In the news they told the story
Of how this officer had died.
And some who listened cared less,
But those who loved him cried.
Well, they buried him in uniform
With his badge pinned on his chest.
He even had his revolver,
He died doing his best.
Written By:
David L. Bell
Richland County Sheriff's Department
Columbia, South Carolina
Used with Special Permission of the Author
Copyright © 1999 - All Rights Reserved
and may not be duplicated without permission

Investigator David L Bell
Richland County Sheriff's Dept., Columbia, SC

December 6, 2007

Twelve years have passed since your tour of duty ended and you have not been forgotten nor will that ever be the case. Your loved ones will keep your memory alive as will the Blue Family. You are a true hero and heroes never die. Continue to keep watch over your loved ones and those still out on patrol protecting the Thin Blue Line.

Bob Gordon, father of fallen officer
Michael P. Gordon, EOW: 8/8/04

Bob Gordon, Gold Star Father

September 22, 2006

I am Sheriff Bassett's youngest son. What he did that day I will never forget. I lost a father, but gained a hero.
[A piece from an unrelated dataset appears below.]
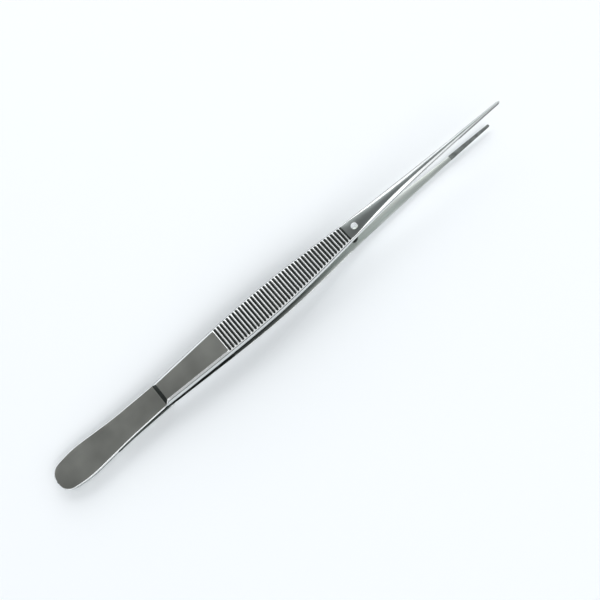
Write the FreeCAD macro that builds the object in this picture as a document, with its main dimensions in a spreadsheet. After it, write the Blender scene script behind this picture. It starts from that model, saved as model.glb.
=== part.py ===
# Thumb forceps: two sprung arms welded together at the tail, with cross-grooved
# grips, a guide pin and hard-metal inserts in slender tapering jaws.
#
# Arm frame: X from tail to tip, Z = 0 on the weld plane, outer face towards +Z.
# The lower arm is the upper arm turned half a turn about X.
# All sizes are in millimetres and degrees.

import FreeCAD, Part
import math
import os

import Sketcher
from FreeCAD import Placement, Rotation, Vector

# How far a cutting outline runs past the solid that it cuts.
CUT_MARGIN = 2.0

# The least volume, in cubic millimetres, that a cut has to take away.
LEAST_CUT = 0.001

SIZES = {
    # Tail, where the two arms are welded face to face.
    "tail_nose_half_width": 4.15,
    "tail_nose_radius": 4.05,
    "tail_crown_at": 9.0,
    "tail_crown_half_width": 5.42,
    "tail_crown_radius": 35.0,
    "tail_thickness": 1.5,
    "weld_length": 19.4,
    "seam_chamfer": 0.1,
    "rim_radius": 0.3,
    # Spring leaf between the weld and the grip.
    "leaf_gap": 0.6,
    "leaf_thickness": 0.95,
    "leaf_neck_at": 25.0,
    "leaf_neck_half_width": 4.26,
    "leaf_neck_radius": 150.0,
    # Grip: its outer face is one plane that climbs towards the jaws.
    "shoulder_at": 39.8,
    "shoulder_lean": 41.0,
    "face_height": 4.24,
    "face_slope": 1.92,
    "face_stock": 0.15,
    "wall_draft": 9.3,
    "bevel": 0.75,
    "shoulder_width": 7.94,
    "shoulder_thickness": 2.73,
    "heel_at": 60.0,
    "heel_width": 9.5,
    "heel_thickness": 2.66,
    "belly_at": 80.0,
    "belly_width": 10.5,
    "belly_thickness": 2.62,
    "finger_at": 96.0,
    "finger_width": 9.5,
    "finger_thickness": 2.56,
    # Cross grooves of the grip.
    "groove_first_at": 65.1,
    "groove_pitch": 1.25,
    "groove_count": 40,
    "groove_mouth": 0.78,
    "groove_floor": 0.5,
    "groove_depth": 0.38,
    "front_width": 6.55,
    "front_thickness": 2.1,
    # Jaw stations: place, full width, rise of the inner face from the station behind,
    # thickness, height of the side wall and width of the flat back.
    "eye_at": 119.1,
    "eye_width": 5.9,
    "eye_rise": 0.3,
    "eye_thickness": 1.68,
    "eye_wall": 1.25,
    "eye_flat": 4.4,
    "throat_at": 133.0,
    "throat_width": 4.25,
    "throat_rise": 1.12,
    "throat_thickness": 1.56,
    "throat_wall": 0.85,
    "throat_flat": 1.8,
    "crown_at": 147.0,
    "crown_width": 2.78,
    "crown_rise": 0.85,
    "crown_thickness": 1.3,
    "crown_wall": 0.65,
    "crown_flat": 0.86,
    "seat_at": 162.2,
    "seat_width": 1.7,
    "seat_rise": 0.42,
    "seat_thickness": 1.0,
    "seat_wall": 0.5,
    "seat_flat": 0.5,
    "tip_at": 180.0,
    "tip_width": 0.88,
    "tip_rise": 0.1,
    "tip_thickness": 0.7,
    "tip_wall": 0.4,
    "tip_flat": 0.26,
    "tip_nose_half_width": 0.48,
    "tip_nose_radius": 0.46,
    "tip_spare": 0.5,
    # Guide pin and the hole that it enters as the jaws close.
    "guide_hole_radius": 1.1,
    "guide_pin_radius": 0.75,
    "guide_pin_reach": 4.2,
    "guide_pin_nose_radius": 0.45,
    "guide_seat_depth": 1.1,
    # Jaw inserts, brazed into seats behind the gripping faces.
    "insert_seat_depth": 0.28,
    "insert_thickness": 0.42,
    "insert_overhang": 0.03,
    "insert_nose_radius": 0.4,
    "tooth_pitch": 0.6,
    "tooth_depth": 0.12,
    "tooth_half_mouth": 0.2,
}

doc = FreeCAD.newDocument("ThumbForceps")


def make_sheet():
    """Put every driving size in the spreadsheet, one alias to a row."""
    sheet = doc.addObject("Spreadsheet::Sheet", "Sizes")
    for row, (alias, number) in enumerate(SIZES.items(), start=1):
        sheet.set(f"A{row}", alias)
        sheet.set(f"B{row}", str(number))
        sheet.setAlias(f"B{row}", alias)
    doc.recompute()
    return sheet


sizes = make_sheet()


def size(alias):
    """A driving size, read from the sheet."""
    return float(sizes.get(alias))


def bound(formula):
    """A formula in plain aliases, written as a document expression."""
    words = sorted((word for word in SIZES if word in formula), key=len, reverse=True)
    marked = formula
    for number, word in enumerate(words):
        marked = marked.replace(word, f"<{number}>")
    for number, word in enumerate(words):
        marked = marked.replace(f"<{number}>", f"Sizes.{word}")
    return marked


def worked_out(formula):
    """The number that a formula in plain aliases stands for."""
    cell = doc.getObject("Workings") or doc.addObject("App::FeaturePython", "Workings")
    if "Answer" not in cell.PropertiesList:
        cell.addProperty("App::PropertyFloat", "Answer")
    cell.setExpression("Answer", bound(formula))
    cell.recompute()
    return cell.Answer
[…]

I too want to be in law enforcement.

John Bassett

February 1, 2006

To the family and friends of Sheriff Roy Luke Bassett and his fellow deputies in the Maries County Sheriff's Dept. and most especially to Sheriff Bassett:

Although it has been 11 years since Roy's brutal murder, I wanted to extend sincerest condolences on behalf of our entire family for the grievous loss they suffered when Sheriff Bassett was killed.

Sheriff Bassett, your valor and dedication will never be forgotten.

May his family continue to be comforted by the support and caring of your law enforcement community, and other police survivors.

This reflection is sent with the utmost respect for the service Roy gave to his community and the citizens of Missouri, and for the supreme sacrifice he and his family made on September 23, 1994.

Phyllis Loya, mother of fallen officer
Larry Lasater, Pittsburg PD eow 4/24/05

September 23, 2005

It seems like only yesterday, and yet, over ten years now, since that horrific day. Everyone who lived in or near Vienna changed that day. The purity of life was gone, knowing that we were as vulnerable to violence as any community. As Mom's boss, you were always good and kind and fair with her. As dad's co-worker, you were always respected and admired by him. As a friend to our family, you were deeply loved by us all. We miss your presence in our life and our community. When people ask me what I remember about you, I tell them, "He was a good man who died trying to make this world a better place". What more can we ask than people remember us that way. May God's Love and Comfort forever be on your family, and may your sacrifice for our safety never be forgotten!

Brenda (Thompson) Davis

January 21, 2005

Since I married Paul after your death I didn't get to know you as well as I wish I could have. From stories that Paul, Marilyn and your brothers tell me you loved life and you loved your family. And I love that about you. You raised a wonderful child.... he's now and wonderful husband and father. I know you son, Paul, misses you every day of his life. I know you were a good man and I can only hope that you are watching over us and our daughter Laney.

Forever in my thoughts, Nyla

Nyla (Haller) Bassett

January 18, 2005

You are missed. To bad we don't have more officers like you. You were good with our kids in the community and good to the citizens of Maries County. Wish we had more like you my friend.